Nor are there no other parallels elsewhere, in other religious
traditions: the most famous mystical meditations of Teilhard de Chardin, for
example, notably Le Messe sur le Monde and Le Milieu Divin, were written at the
same time as the advent of the Latihan. Subud members should have been looking
for evidence of the Divine Life Force at work in the wider world from the time
of the advent of the Latihan onwards. That they have failed to do so says far
less about the expansiveness of the Divine Life Force than it does about the
neurotic narrowness of all too many Subud members - spooked perhaps precisely
by the unexpected and awesome power of their Latihan experience, as we all may
be at times. But we need to get over our own crises in order to make any
spiritual progress.
I continue in the stubborn certainty that the Divine Life Force has the
power to transform and transfigure not just the individual soul, but 'harsh
reality' itself. The best way to play one's own part in this ultimate cosmic
drama is to plunge in and go wholeheartedly with the flow, not to stand on the
brink nervously dipping a toe in the water. Those who do the latter should not
be allowed to discourage or hold back the less-inhibited. For all of the
foregoing reasons I recommend that all practitioners of Latihan retain a lively
interest in the wider world of religion and spirituality and look for common
ground with other movements wherever it is to be found. Any new transmission of
the Latihan to others may depend on this kind of outward-looking dialogue.
But above all, I would encourage others to make a declaration similar to
this one: that I do not cede my spiritual autonomy or individual conscience to
Subud, Bapak, Ibu Rahayu or anyone else; that I do not allow the editors of
Subud Voice - or even Subud Vision - to tell me what to think or feel; and that
I follow my own better judgment and 'continue whole-hearted, my other loves and
loyalties distinct and clear', to paraphrase the late Robert Graves. In fact,
the Latihan - or my Latihan, at any rate - demands no less.
Newer members may feel at times that they lack the self-confidence to
stand up to quasi-religious peer-pressure, but they can at least be assured
that the substantial testimony of the Subud Vision contributors now exists,
much of it written by Latihan-practitioners of many decades experience. This
represents a collective view of the significance of the Latihan and how it
should be presented and practiced at least as authoritative, if not more so, as
anything emanating from Cilandak, or any of the official organs of Subud's
rather pretentious International Bodies.

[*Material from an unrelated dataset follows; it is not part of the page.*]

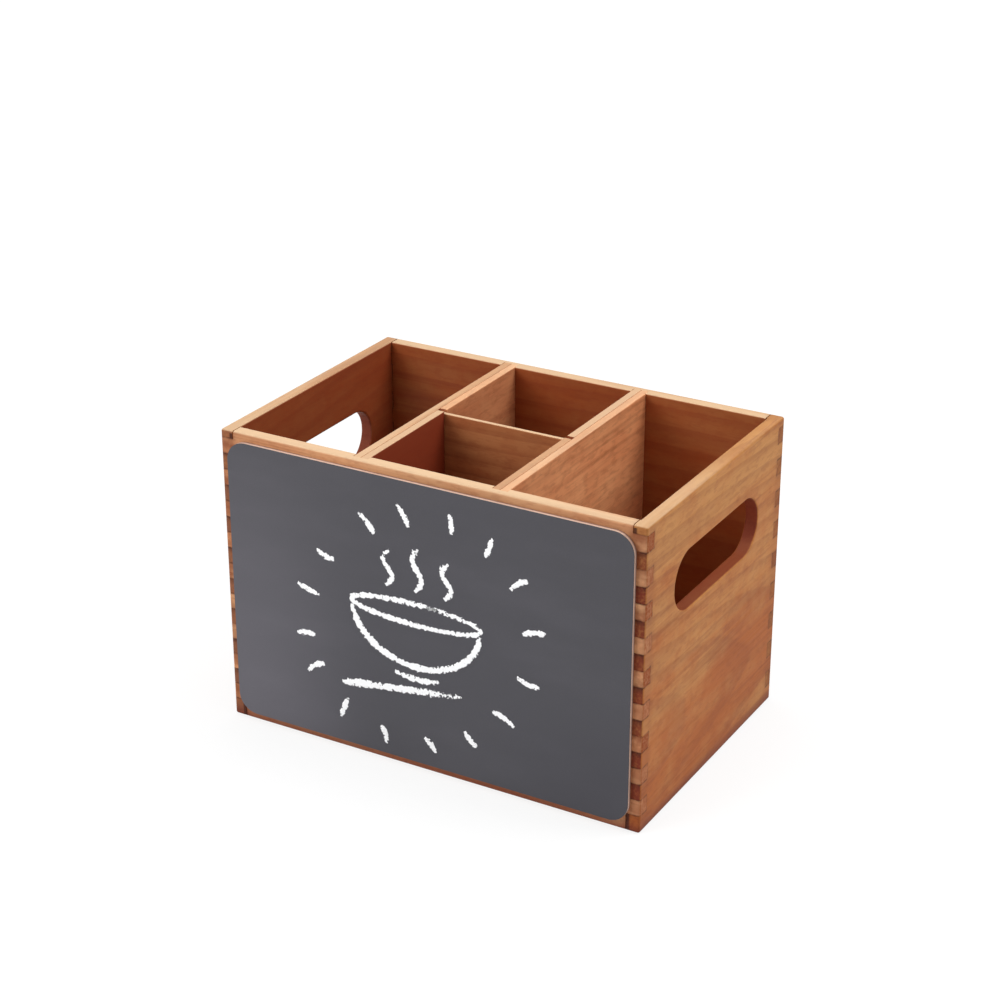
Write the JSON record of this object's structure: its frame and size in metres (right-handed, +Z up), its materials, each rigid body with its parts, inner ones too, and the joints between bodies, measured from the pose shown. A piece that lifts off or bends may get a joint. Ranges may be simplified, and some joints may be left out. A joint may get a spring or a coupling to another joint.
{
  "type": "utensil caddy",
  "caption": "Open finger-jointed wooden caddy with three bays, a lift-out cross divider, slotted carrying holes in the end walls and a chalkboard front.",
  "frame": {"origin": "middle of the underside of the four walls, which stands on the table", "axes": "+X to the right along the width, -Y towards the chalkboard front, +Z up"},
  "size_m": [0.27, 0.179, 0.184],
  "materials": {
    "stained_wood": "warm brown stain with a satin sheen",
    "pale_board": "bare fibreboard",
    "chalkboard_black": "matt chalkboard paint"
  },
  "bodies": {
    "box": {"front_wall": "stained_wood", "back_wall": "stained_wood", "left_wall": "stained_wood", "right_wall": "stained_wood", "floor": "stained_wood", "left_partition": "stained_wood", "left_liner_front": "stained_wood", "left_liner_back": "stained_wood", "right_partition": "stained_wood", "right_liner_front": "stained_wood", "right_liner_back": "stained_wood", "chalkboard_core": "pale_board", "chalkboard_face": "chalkboard_black"},
    "divider": {"cross_divider": "stained_wood"}
  },
  "joints": [
    {"name": "divider_lift", "type": "slide", "parent": "box", "child": "divider", "axis": [0, 0, 1], "range_m": [0, 0.18]}
  ]
}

It is vitally important to grasp that
the Latihan does not belong to Subud, or to Cilandak, or to Ibu Rahayu: it
belongs to the world. And in case we still need it to be, we should recall that
that's official: Bapak said so. In the last analysis your Latihan belongs to
YOU. You are entitled to your Latihan and to your own relationship with your
Latihan, and once you're opened, nobody can take it away from you.

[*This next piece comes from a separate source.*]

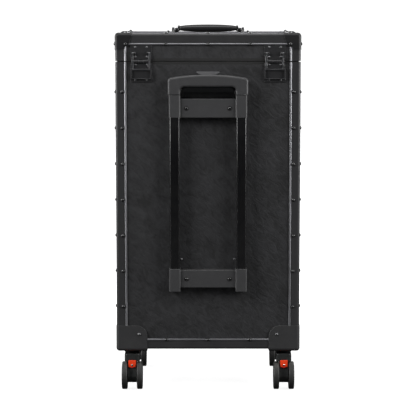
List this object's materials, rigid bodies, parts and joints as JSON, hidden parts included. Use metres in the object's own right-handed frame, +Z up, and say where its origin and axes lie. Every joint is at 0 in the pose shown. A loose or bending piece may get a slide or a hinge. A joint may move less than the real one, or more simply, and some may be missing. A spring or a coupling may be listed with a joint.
{
  "type": "rolling makeup train case",
  "caption": "Upright rolling makeup train case with hinged lid, sliding tray, drawers, telescopic trolley handle, folding carry handle and swivel casters.",
  "frame": {"origin": "on the floor, under the middle of the case", "axes": "+Z up; +Y to the rear, where the trolley handle is; +X to the right seen from the front"},
  "size_m": [0.3748, 0.2964, 0.7329],
  "materials": {
    "leatherette": "embossed black leatherette on board",
    "edge_extrusion": "satin black anodised extrusion",
    "silver_trim": "bright bead",
    "guard_plastic": "moulded, fine texture",
    "black_rivets": "gloss black domes",
    "steel_screws": "zinc plated",
    "black_steel": "black plated pressing",
    "trolley_plastic": "moulded charcoal plastic",
    "trolley_tube": "gloss black tube",
    "inner_tube": "satin drawn tube",
    "release_button": "smooth moulded button",
    "handle_plastic": "gloss black moulding",
    "frame_wood": "black painted hardwood rails",
    "liner_board": "flock lined board",
    "tray_plastic": "vacuum formed tray",
    "slide_metal": "rolled channel",
    "caster_plastic": "moulded nylon",
    "caster_tyre": "polyurethane tread",
    "orange_button": "orange moulding"
  },
  "bodies": {
    "case_body": {"back_panel": "leatherette", "side_panels": "leatherette", "front_panels": "leatherette", "bottom_panel": "leatherette", "compartment_floor": "liner_board", "front_frame": "frame_wood", "slide_rails_and_ledges": "slide_metal", "body_edges": "edge_extrusion", "body_trim": "silver_trim", "body_rim": "edge_extrusion", "corner_guards": "guard_plastic", "body_rivets": "black_rivets", "guard_screws": "steel_screws", "body_hinge_leaves": "black_steel", "latch_bases": "black_steel", "trolley_top_bracket": "trolley_plastic", "trolley_bottom_bracket": "trolley_plastic", "trolley_outer_rails": "trolley_tube"},
    "lid": {"lid_top_panel": "leatherette", "lid_skirt": "leatherette", "lid_rim": "edge_extrusion", "lid_edges": "edge_extrusion", "lid_trim": "silver_trim", "lid_corners": "black_steel", "lid_rivets": "black_rivets", "lid_hinge_leaves": "black_steel", "handle_brackets": "black_steel", "latch_keepers": "black_steel"},
    "lid_stays": {"lid_stays": "steel_screws"},
    "carry_handle": {"carry_handle": "handle_plastic"},
    "left_latch": {"left_latch_bolt": "black_steel"},
    "right_latch": {"right_latch_bolt": "black_steel"},
    "trolley_middle": {"trolley_middle_tubes": "inner_tube"},
    "trolley_handle": {"trolley_inner_tubes": "inner_tube", "trolley_grip": "trolley_plastic", "trolley_grip_cover": "trolley_plastic"},
    "trolley_button": {"trolley_button": "release_button"},
    "sliding_tray": {"sliding_tray": "tray_plastic"},
    "bottom_drawer": {"bottom_drawer_tray": "tray_plastic", "bottom_drawer_front": "leatherette", "bottom_drawer_pull": "black_steel"},
    "middle_drawer": {"middle_drawer_tray": "tray_plastic", "middle_drawer_front": "leatherette", "middle_drawer_pull": "black_steel"},
    "top_drawer": {"top_drawer_tray": "tray_plastic", "top_drawer_front": "leatherette", "top_drawer_pull": "black_steel"},
    "rear_left_caster": {"rear_left_caster_fork": "caster_plastic"},
    "rear_left_caster_wheels": {"rear_left_caster_wheels": "caster_tyre"},
    "rear_left_caster_button": {"rear_left_caster_button": "orange_button"},
    "rear_right_caster": {"rear_right_caster_fork": "caster_plastic"},
    "rear_right_caster_wheels": {"rear_right_caster_wheels": "caster_tyre"},
    "rear_right_caster_button": {"rear_right_caster_button": "orange_button"},
    "front_left_caster": {"front_left_caster_fork": "caster_plastic"},
    "front_left_caster_wheels": {"front_left_caster_wheels": "caster_tyre"},
    "front_left_caster_button": {"front_left_caster_button": "orange_button"},
    "front_right_caster": {"front_right_caster_fork": "caster_plastic"},
    "front_right_caster_wheels": {"front_right_caster_wheels": "caster_tyre"},
    "front_right_caster_button": {"front_right_caster_button": "orange_button"}
  },
  "joints": [
    {"name": "lid_hinge", "type": "hinge", "parent": "case_body", "child": "lid", "pos_m": [0, 0.1274, 0.661], "axis": [1, 0, 0], "range_deg": [-95, 0]},
    {"name": "lid_stay_swing", "type": "hinge", "parent": "lid", "child": "lid_stays", "pos_m": [0, 0.1287, 0.677], "axis": [1, 0, 0], "range_deg": [0, 69]},
    {"name": "carry_handle_fold", "type": "hinge", "parent": "lid", "child": "carry_handle", "pos_m": [0, 0, 0.7225], "axis": [1, 0, 0], "range_deg": [0, 90]},
    {"name": "trolley_first_stage", "type": "slide", "parent": "case_body", "child": "trolley_middle", "axis": [0, 0, 1], "range_m": [0, 0.2]},
    {"name": "trolley_second_stage", "type": "slide", "parent": "trolley_middle", "child": "trolley_handle", "axis": [0, 0, 1], "range_m": [0, 0.2]},
    {"name": "trolley_release", "type": "slide", "parent": "trolley_handle", "child": "trolley_button", "axis": [0, 0, -1], "range_m": [0, 0.004], "stiffness_N_per_m": 800, "springref_m": -0.004},
    {"name": "tray_slide", "type": "slide", "parent": "case_body", "child": "sliding_tray", "axis": [0, 1, 0], "range_m": [0, 0.11]},
    {"name": "left_latch_slide", "type": "slide", "parent": "case_body", "child": "left_latch", "axis": [0, 0, 1], "range_m": [0, 0.008]},
    {"name": "right_latch_slide", "type": "slide", "parent": "case_body", "child": "right_latch", "axis": [0, 0, 1], "range_m": [0, 0.008]},
    {"name": "bottom_drawer_slide", "type": "slide", "parent": "case_body", "child": "bottom_drawer", "axis": [0, -1, 0], "range_m": [0, 0.19]},
    {"name": "middle_drawer_slide", "type": "slide", "parent": "case_body", "child": "middle_drawer", "axis": [0, -1, 0], "range_m": [0, 0.19]},
    {"name": "top_drawer_slide", "type": "slide", "parent": "case_body", "child": "top_drawer", "axis": [0, -1, 0], "range_m": [0, 0.19]},
    {"name": "rear_left_caster_swivel", "type": "hinge", "parent": "case_body", "child": "rear_left_caster", "pos_m": [-0.153, 0.094, 0.0735], "axis": [0, 0, 1], "continuous": true},
    {"name": "rear_left_caster_roll", "type": "hinge", "parent": "rear_left_caster", "child": "rear_left_caster_wheels", "pos_m": [-0.153, 0.112, 0.028], "axis": [1, 0, 0], "continuous": true},
    {"name": "rear_left_caster_release", "type": "slide", "parent": "rear_left_caster", "child": "rear_left_caster_button", "axis": [0, -1, 0], "range_m": [0, 0.0025], "stiffness_N_per_m": 1000, "springref_m": -0.001},
    {"name": "rear_right_caster_swivel", "type": "hinge", "parent": "case_body", "child": "rear_right_caster", "pos_m": [0.153, 0.094, 0.0735], "axis": [0, 0, 1], "continuous": true},
    {"name": "rear_right_caster_roll", "type": "hinge", "parent": "rear_right_caster", "child": "rear_right_caster_wheels", "pos_m": [0.153, 0.112, 0.028], "axis": [1, 0, 0], "continuous": true},
    {"name": "rear_right_caster_release", "type": "slide", "parent": "rear_right_caster", "child": "rear_right_caster_button", "axis": [0, -1, 0], "range_m": [0, 0.0025], "stiffness_N_per_m": 1000, "springref_m": -0.001},
    {"name": "front_left_caster_swivel", "type": "hinge", "parent": "case_body", "child": "front_left_caster", "pos_m": [-0.153, -0.094, 0.0735], "axis": [0, 0, 1], "continuous": true},
    {"name": "front_left_caster_roll", "type": "hinge", "parent": "front_left_caster", "child": "front_left_caster_wheels", "pos_m": [-0.153, -0.112, 0.028], "axis": [1, 0, 0], "continuous": true},
    {"name": "front_left_caster_release", "type": "slide", "parent": "front_left_caster", "child": "front_left_caster_button", "axis": [0, 1, 0], "range_m": [0, 0.0025], "stiffness_N_per_m": 1000, "springref_m": -0.001},
    {"name": "front_right_caster_swivel", "type": "hinge", "parent": "case_body", "child": "front_right_caster", "pos_m": [0.153, -0.094, 0.0735], "axis": [0, 0, 1], "continuous": true},
    {"name": "front_right_caster_roll", "type": "hinge", "parent": "front_right_caster", "child": "front_right_caster_wheels", "pos_m": [0.153, -0.112, 0.028], "axis": [1, 0, 0], "continuous": true},
    {"name": "front_right_caster_release", "type": "slide", "parent": "front_right_caster", "child": "front_right_caster_button", "axis": [0, 1, 0], "range_m": [0, 0.0025], "stiffness_N_per_m": 1000, "springref_m": -0.001}
  ],
  "couplings": [
    {"joint": "lid_stay_swing", "follows": "lid_hinge", "ratio": -0.7253}
  ]
}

I want to say one last thing, perhaps particularly to encourage those
who in the years to come are determined to maintain a Latihan-practice, yet may
find themselves far from congenial company, except possibly via the Internet.

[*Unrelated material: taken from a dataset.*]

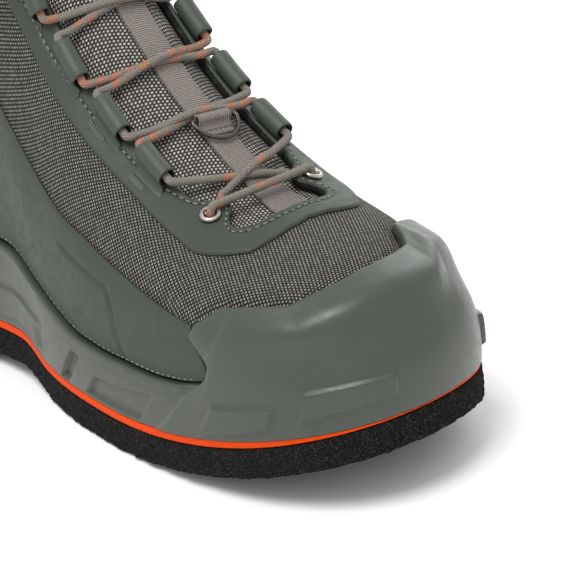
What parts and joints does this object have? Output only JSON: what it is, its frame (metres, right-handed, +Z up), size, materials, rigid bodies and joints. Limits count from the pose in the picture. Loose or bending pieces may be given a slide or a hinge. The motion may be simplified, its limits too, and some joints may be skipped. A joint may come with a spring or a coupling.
{
  "type": "wading boot",
  "caption": "Right wading boot with felt outsole, moulded rand with toe cap, hollow mesh upper, padded tongue and rolled lace loops.",
  "frame": {"origin": "on the tread under the heel, at the middle of the flat heel spot, on the floor plane", "axes": "+Y from heel to toe, +X to the boot's lateral (outer) side, +Z up out of the floor"},
  "size_m": [0.1163, 0.3137, 0.2138],
  "materials": {
    "felt": "dense pressed felt, matt",
    "stripe": "smooth rubber foam, satin",
    "rand": "moulded rubber, fine matt grain",
    "mesh_cloth": "coarse two-tone woven mesh",
    "insole_cloth": "knitted cloth over foam",
    "tongue_mesh": "open mesh over foam",
    "overlay": "coated microfibre, fine matt grain",
    "webbing": "woven webbing",
    "ring_steel": "dull steel wire",
    "eyelet_metal": "satin metal",
    "lace": "round braided cord"
  },
  "bodies": {
    "root": {"outsole_felt": "felt", "midsole_stripe": "stripe", "midsole_rand": "rand", "upper": "mesh_cloth", "insole": "insole_cloth", "tongue": "tongue_mesh", "eyestay": "overlay", "quarter_panel": "overlay", "tongue_webbing": "webbing", "ring_tab": "webbing", "keeper_ring": "ring_steel", "lace_loop_lateral_1": "overlay", "lace_loop_lateral_2": "overlay", "lace_loop_lateral_3": "overlay", "lace_loop_lateral_4": "overlay", "lace_loop_medial_1": "overlay", "lace_loop_medial_2": "overlay", "lace_loop_medial_3": "overlay", "lace_loop_medial_4": "overlay", "eyelet_low_lateral": "eyelet_metal", "eyelet_low_medial": "eyelet_metal", "eyelet_top_lateral": "eyelet_metal", "eyelet_top_medial": "eyelet_metal", "lace_bar": "lace", "lace_cross_1": "lace", "lace_cross_2": "lace", "lace_cross_3": "lace", "lace_cross_4": "lace", "lace_cross_5": "lace"}
  },
  "joints": []
}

It is this: that the most underestimated aspect of pursuing the Inner Life is
the priceless value of friendship. In my early years in Subud, I had a friend
who had problems with receiving as he would have wished. He had been to
Cilandak. He had tested the problem with Bapak. He undertook epic long Latihans
under the supervision of Mas Sudarto. No result. We did some Latihans and
testing-sessions at home together. His receiving improved immediately. Was this
because I was a more powerful spiritual dynamo than Bapak or Sudarto? Probably
not, but the difference was that we were friends. Never underestimate the
spiritual power of friendship. One good friend in the Latihan is worth a whole
conference-centre full of Ibu Rahayus and a whole army of international
helpers. So, if possible, find a good friend to do Latihan with. It can make
all the difference.
Ultimately the outward health of any organisation dedicated to
transmitting any means of higher awareness depends on its inner condition. An
optimum inner state may not be best represented by those who seek controversy
for its own sake, but neither is it upheld or encouraged by those who
misidentify spirituality with a lack of controversy, mere "peace and
quiet". The real issue is whether whatever this or that group of people is
doing, or not doing, is furthering the spiritual progress of humanity as a
whole.
Whether inside or outside Subud, the spiritual future of humanity will
not belong to the false Pharisees, hypocrites and dogs-in-the-manger who 'shut
the Kingdom of Heaven in men's faces, neither entering themselves, nor
suffering others to enter' (Matt. 23). It will belong to the pioneers who
answer the acute spiritual challenge of our time with an adequate response. And
spiritual adequacy in the twenty-first century will require nothing less than a
radical transformation of human nature itself. We need to learn how to avoid
perpetually falling short of our own higher humanity. The Latihan remains a
very potent means of furthering this aim, and, whatever our intellectual
differences, that priority should remain uppermost in our minds.